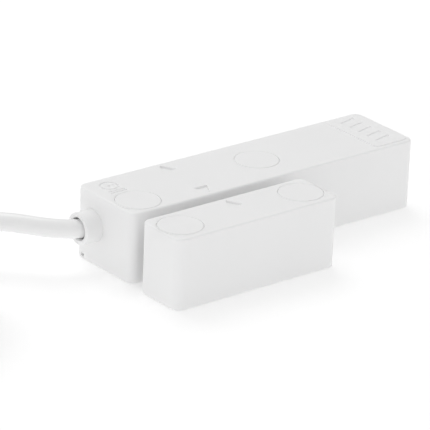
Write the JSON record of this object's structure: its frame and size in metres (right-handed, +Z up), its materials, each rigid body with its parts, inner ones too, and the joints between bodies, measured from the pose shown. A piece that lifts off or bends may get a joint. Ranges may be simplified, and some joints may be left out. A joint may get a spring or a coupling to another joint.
{
  "type": "door contact sensor",
  "caption": "Wired magnetic door contact: a long sensor unit with a reed switch and a folded cable, and a short magnet unit that slides away from it as the door opens.",
  "frame": {"origin": "under the middle of the two units together, on the surface that they stand on, with the units side by side as on a closed door", "axes": "+X from the cable end to the plain end of the sensor unit, +Y from the magnet unit to the sensor unit, +Z up from the mounting surface"},
  "size_m": [0.2034, 0.0462, 0.0222],
  "materials": {
    "housing_white": "moulded, fine satin",
    "board_green": "solder mask",
    "capsule_glass": "clear, green tint",
    "reed_steel": "plated",
    "resistor_tan": "lacquered",
    "resistor_blue": "lacquered",
    "sheath_white": "smooth PVC",
    "tie_nylon": "nylon",
    "core_red": "smooth PVC",
    "core_black": "smooth PVC",
    "core_yellow": "smooth PVC",
    "core_blue": "smooth PVC",
    "magnet_dark": "sintered ferrite"
  },
  "bodies": {
    "sensor": {"sensor_housing": "housing_white", "sensor_base_plate": "housing_white", "circuit_board": "board_green", "reed_glass": "capsule_glass", "reed_fixed_blade": "reed_steel", "reed_moving_lead": "reed_steel", "alarm_resistor": "resistor_tan", "end_of_line_resistor": "resistor_blue", "cable_sheath_end": "sheath_white", "strain_relief_tie": "tie_nylon", "core_red": "core_red", "core_black": "core_black", "core_yellow": "core_yellow", "core_blue": "core_blue", "cable_run": "sheath_white", "cable_hank": "sheath_white", "hank_tie": "tie_nylon", "cable_end_cores": "core_red"},
    "reed_tongue": {"reed_moving_blade": "reed_steel"},
    "magnet_unit": {"magnet_housing": "housing_white", "magnet_base_plate": "housing_white", "bar_magnet": "magnet_dark"},
    "end_cap": {"sensor_cap_end": "housing_white"},
    "mid_cap": {"sensor_cap_mid": "housing_white"},
    "left_cap": {"magnet_cap_left": "housing_white"},
    "right_cap": {"magnet_cap_right": "housing_white"}
  },
  "joints": [
    {"name": "magnet_slide", "type": "slide", "parent": "sensor", "child": "magnet_unit", "axis": [0, -1, 0], "range_m": [0, 0.045]},
    {"name": "tongue_flex", "type": "hinge", "parent": "sensor", "child": "reed_tongue", "pos_m": [-0.01055, 0.0038, 0.00637], "axis": [0, -1, 0], "range_deg": [0, 2]},
    {"name": "end_cap_lift", "type": "slide", "parent": "sensor", "child": "end_cap", "axis": [0, 0, 1], "range_m": [0, 0.02]},
    {"name": "mid_cap_lift", "type": "slide", "parent": "sensor", "child": "mid_cap", "axis": [0, 0, 1], "range_m": [0, 0.02]},
    {"name": "left_cap_lift", "type": "slide", "parent": "magnet_unit", "child": "left_cap", "axis": [0, 0, 1], "range_m": [0, 0.02]},
    {"name": "right_cap_lift", "type": "slide", "parent": "magnet_unit", "child": "right_cap", "axis": [0, 0, 1], "range_m": [0, 0.02]}
  ],
  "couplings": [
    {"joint": "tongue_flex", "follows": "magnet_slide", "rad_per_m": 0.75}
  ]
}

> Problem to work on: Write out the material exactly as given.

> Solved exercise:
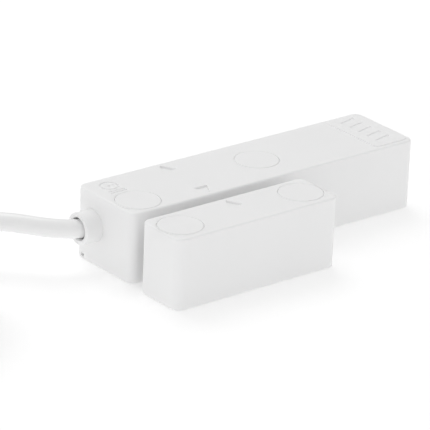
Write the JSON record of this object's structure: its frame and size in metres (right-handed, +Z up), its materials, each rigid body with its parts, inner ones too, and the joints between bodies, measured from the pose shown. A piece that lifts off or bends may get a joint. Ranges may be simplified, and some joints may be left out. A joint may get a spring or a coupling to another joint.
{
  "type": "door contact sensor",
  "caption": "Wired magnetic door contact: a long sensor unit with a reed switch and a folded cable, and a short magnet unit that slides away from it as the door opens.",
  "frame": {"origin": "under the middle of the two units together, on the surface that they stand on, with the units side by side as on a closed door", "axes": "+X from the cable end to the plain end of the sensor unit, +Y from the magnet unit to the sensor unit, +Z up from the mounting surface"},
  "size_m": [0.2034, 0.0462, 0.0222],
  "materials": {
    "housing_white": "moulded, fine satin",
    "board_green": "solder mask",
    "capsule_glass": "clear, green tint",
    "reed_steel": "plated",
    "resistor_tan": "lacquered",
    "resistor_blue": "lacquered",
    "sheath_white": "smooth PVC",
    "tie_nylon": "nylon",
    "core_red": "smooth PVC",
    "core_black": "smooth PVC",
    "core_yellow": "smooth PVC",
    "core_blue": "smooth PVC",
    "magnet_dark": "sintered ferrite"
  },
  "bodies": {
    "sensor": {"sensor_housing": "housing_white", "sensor_base_plate": "housing_white", "circuit_board": "board_green", "reed_glass": "capsule_glass", "reed_fixed_blade": "reed_steel", "reed_moving_lead": "reed_steel", "alarm_resistor": "resistor_tan", "end_of_line_resistor": "resistor_blue", "cable_sheath_end": "sheath_white", "strain_relief_tie": "tie_nylon", "core_red": "core_red", "core_black": "core_black", "core_yellow": "core_yellow", "core_blue": "core_blue", "cable_run": "sheath_white", "cable_hank": "sheath_white", "hank_tie": "tie_nylon", "cable_end_cores": "core_red"},
    "reed_tongue": {"reed_moving_blade": "reed_steel"},
    "magnet_unit": {"magnet_housing": "housing_white", "magnet_base_plate": "housing_white", "bar_magnet": "magnet_dark"},
    "end_cap": {"sensor_cap_end": "housing_white"},
    "mid_cap": {"sensor_cap_mid": "housing_white"},
    "left_cap": {"magnet_cap_left": "housing_white"},
    "right_cap": {"magnet_cap_right": "housing_white"}
  },
  "joints": [
    {"name": "magnet_slide", "type": "slide", "parent": "sensor", "child": "magnet_unit", "axis": [0, -1, 0], "range_m": [0, 0.045]},
    {"name": "tongue_flex", "type": "hinge", "parent": "sensor", "child": "reed_tongue", "pos_m": [-0.01055, 0.0038, 0.00637], "axis": [0, -1, 0], "range_deg": [0, 2]},
    {"name": "end_cap_lift", "type": "slide", "parent": "sensor", "child": "end_cap", "axis": [0, 0, 1], "range_m": [0, 0.02]},
    {"name": "mid_cap_lift", "type": "slide", "parent": "sensor", "child": "mid_cap", "axis": [0, 0, 1], "range_m": [0, 0.02]},
    {"name": "left_cap_lift", "type": "slide", "parent": "magnet_unit", "child": "left_cap", "axis": [0, 0, 1], "range_m": [0, 0.02]},
    {"name": "right_cap_lift", "type": "slide", "parent": "magnet_unit", "child": "right_cap", "axis": [0, 0, 1], "range_m": [0, 0.02]}
  ],
  "couplings": [
    {"joint": "tongue_flex", "follows": "magnet_slide", "rad_per_m": 0.75}
  ]
}